- **Required task**
Copy each line below without leaving any out.

- **Given information**
....
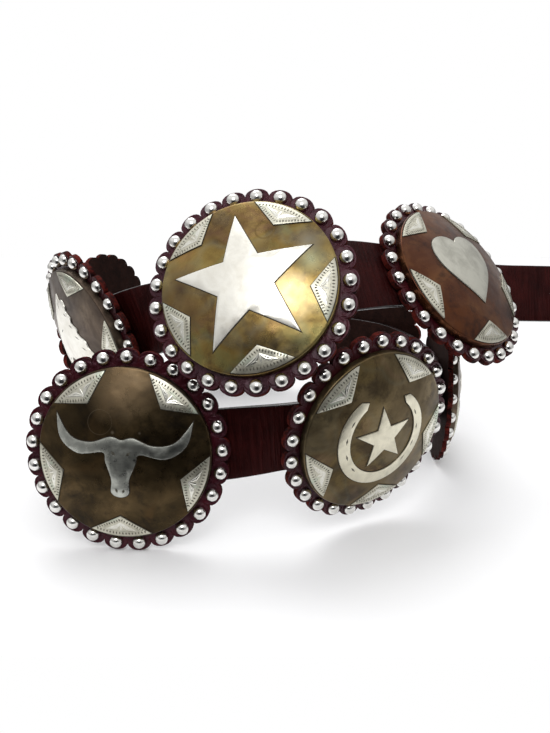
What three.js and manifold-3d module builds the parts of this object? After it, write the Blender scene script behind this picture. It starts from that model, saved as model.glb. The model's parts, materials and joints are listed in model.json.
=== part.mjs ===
// Concho belt, loosely coiled and standing on its lower conchos.
// A leather strap carries nine hollow brass conchos. Each sits on a scalloped leather
// rosette with a ring of round studs, and has nickel silver overlays soldered to it.
// Millimetres, +Z up. The origin is the middle of the footprint, on the surface.

import * as THREE from 'three';
import { mergeVertices } from 'three/addons/utils/BufferGeometryUtils.js';
import Module from 'manifold-3d';

const wasm = await Module();
wasm.setup();

// Driving dimensions
const STRAP_WIDTH = 38.1;
const STRAP_THICKNESS = 3.2;
const STRAP_START = 38; // strap behind the buckle concho, before its post
const TAIL_LENGTH = 78; // straight stretch after the last bend
const TAIL_POINT = 24; // length of the rounded tip
const TAIL_ROUND = 83; // degrees of the arc that rounds it, leaving a blunt end
const TAIL_HOLES = 3;
const TAIL_HOLE_DIAMETER = 4;
const TAIL_HOLE_SPACING = 16;

const DOME_DIAMETER = 88.9;
const DOME_RISE = 7.5; // crown above the rim
const DOME_RIM = 4.3; // height of the upright rim
const DOME_SHEET = 1.2;
const OVERLAY_SHEET = 0.7;
const OVERLAY_MARGIN = 0.9; // rim left bare outside the corner overlays

const STUD_DIAMETER = 7.2;
const STUD_HEIGHT = 3.2;
const STUD_TO_DOME = 0.9;
const STUD_SHOULDER = { across: 0.6, up: 0.8 }; // a point of its rounded side, as shares

const SCALLOPS = 25;
const SCALLOP_MARGIN = 1.7; // leather outside each stud
const SCALLOP_DEPTH = 5.1;
const SCALLOP_SHOULDER = 0.16; // how far a scallop has dropped at its shoulders
const SCALLOP_SPAN = 0.2; // from its middle to a shoulder, as a share of its spacing
const ROSETTE_THICKNESS = 3;
const ROSETTE_SPACING = 24.5; // bare strap between two rosettes

const POST_DIAMETER = 5;
const POST_HEAD_DIAMETER = 10;
const POST_HEAD_THICKNESS = 1.2;
const SEAT_MARGIN = 2; // flat strap beyond the post's head

const HOOK_WIDTH = 12;
const HOOK_TO_POST = 2;
const HOOK_SHEET = 1.5;
const HOOK_PLATE_LENGTH = 20;
const HOOK_THROAT = 4.2;
const HOOK_POINT_LENGTH = 10;

const CLEARANCE = 0.3; // between pieces that touch on the real belt

// Sizes that follow from them
const DOME_RADIUS = DOME_DIAMETER / 2;
const STUD_RING_RADIUS = DOME_RADIUS + STUD_TO_DOME + STUD_DIAMETER / 2;
const ROSETTE_RADIUS = STUD_RING_RADIUS + STUD_DIAMETER / 2 + SCALLOP_MARGIN;
const PITCH = 2 * ROSETTE_RADIUS + ROSETTE_SPACING;
const STRAP_DEPTH = ROSETTE_THICKNESS + CLEARANCE; // strap face behind the rosette face
const HEAD_DEPTH = STRAP_DEPTH + STRAP_THICKNESS + CLEARANCE; // what lies behind the strap
const SEAT = POST_HEAD_DIAMETER / 2 + SEAT_MARGIN; // half of the flat that a post clamps

const BEND_REACH = 0.27; // how far a bend keeps its first direction, as a share of its span
const TWIST_START = 0.3; // the strap stays parallel to a face over this share of a bend

// Facets
const ROUND_SIDES = 18;
const OUTER_RINGS = [1, 0.62, 0]; // shares of the radius
const INNER_RINGS = [1, 0.5, 0];
const POST_SIDES = 8;
const BEND_STEPS = 5;
const TIP_STEPS = 4;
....
- **Exercise response**
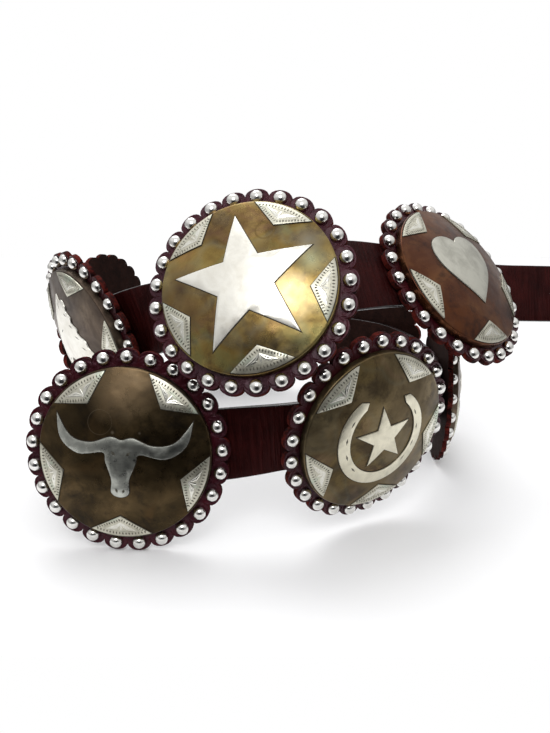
What three.js and manifold-3d module builds the parts of this object? After it, write the Blender scene script behind this picture. It starts from that model, saved as model.glb. The model's parts, materials and joints are listed in model.json.
=== part.mjs ===
// Concho belt, loosely coiled and standing on its lower conchos.
// A leather strap carries nine hollow brass conchos. Each sits on a scalloped leather
// rosette with a ring of round studs, and has nickel silver overlays soldered to it.
// Millimetres, +Z up. The origin is the middle of the footprint, on the surface.

import * as THREE from 'three';
import { mergeVertices } from 'three/addons/utils/BufferGeometryUtils.js';
import Module from 'manifold-3d';

const wasm = await Module();
wasm.setup();

// Driving dimensions
const STRAP_WIDTH = 38.1;
const STRAP_THICKNESS = 3.2;
const STRAP_START = 38; // strap behind the buckle concho, before its post
const TAIL_LENGTH = 78; // straight stretch after the last bend
const TAIL_POINT = 24; // length of the rounded tip
const TAIL_ROUND = 83; // degrees of the arc that rounds it, leaving a blunt end
const TAIL_HOLES = 3;
const TAIL_HOLE_DIAMETER = 4;
const TAIL_HOLE_SPACING = 16;

const DOME_DIAMETER = 88.9;
const DOME_RISE = 7.5; // crown above the rim
const DOME_RIM = 4.3; // height of the upright rim
const DOME_SHEET = 1.2;
const OVERLAY_SHEET = 0.7;
const OVERLAY_MARGIN = 0.9; // rim left bare outside the corner overlays

const STUD_DIAMETER = 7.2;
const STUD_HEIGHT = 3.2;
const STUD_TO_DOME = 0.9;
const STUD_SHOULDER = { across: 0.6, up: 0.8 }; // a point of its rounded side, as shares

const SCALLOPS = 25;
const SCALLOP_MARGIN = 1.7; // leather outside each stud
const SCALLOP_DEPTH = 5.1;
const SCALLOP_SHOULDER = 0.16; // how far a scallop has dropped at its shoulders
const SCALLOP_SPAN = 0.2; // from its middle to a shoulder, as a share of its spacing
const ROSETTE_THICKNESS = 3;
const ROSETTE_SPACING = 24.5; // bare strap between two rosettes

const POST_DIAMETER = 5;
const POST_HEAD_DIAMETER = 10;
const POST_HEAD_THICKNESS = 1.2;
const SEAT_MARGIN = 2; // flat strap beyond the post's head

const HOOK_WIDTH = 12;
const HOOK_TO_POST = 2;
const HOOK_SHEET = 1.5;
const HOOK_PLATE_LENGTH = 20;
const HOOK_THROAT = 4.2;
const HOOK_POINT_LENGTH = 10;

const CLEARANCE = 0.3; // between pieces that touch on the real belt

// Sizes that follow from them
const DOME_RADIUS = DOME_DIAMETER / 2;
const STUD_RING_RADIUS = DOME_RADIUS + STUD_TO_DOME + STUD_DIAMETER / 2;
const ROSETTE_RADIUS = STUD_RING_RADIUS + STUD_DIAMETER / 2 + SCALLOP_MARGIN;
const PITCH = 2 * ROSETTE_RADIUS + ROSETTE_SPACING;
const STRAP_DEPTH = ROSETTE_THICKNESS + CLEARANCE; // strap face behind the rosette face
const HEAD_DEPTH = STRAP_DEPTH + STRAP_THICKNESS + CLEARANCE; // what lies behind the strap
const SEAT = POST_HEAD_DIAMETER / 2 + SEAT_MARGIN; // half of the flat that a post clamps

const BEND_REACH = 0.27; // how far a bend keeps its first direction, as a share of its span
const TWIST_START = 0.3; // the strap stays parallel to a face over this share of a bend

// Facets
const ROUND_SIDES = 18;
const OUTER_RINGS = [1, 0.62, 0]; // shares of the radius
const INNER_RINGS = [1, 0.5, 0];
const POST_SIDES = 8;
const BEND_STEPS = 5;
const TIP_STEPS = 4;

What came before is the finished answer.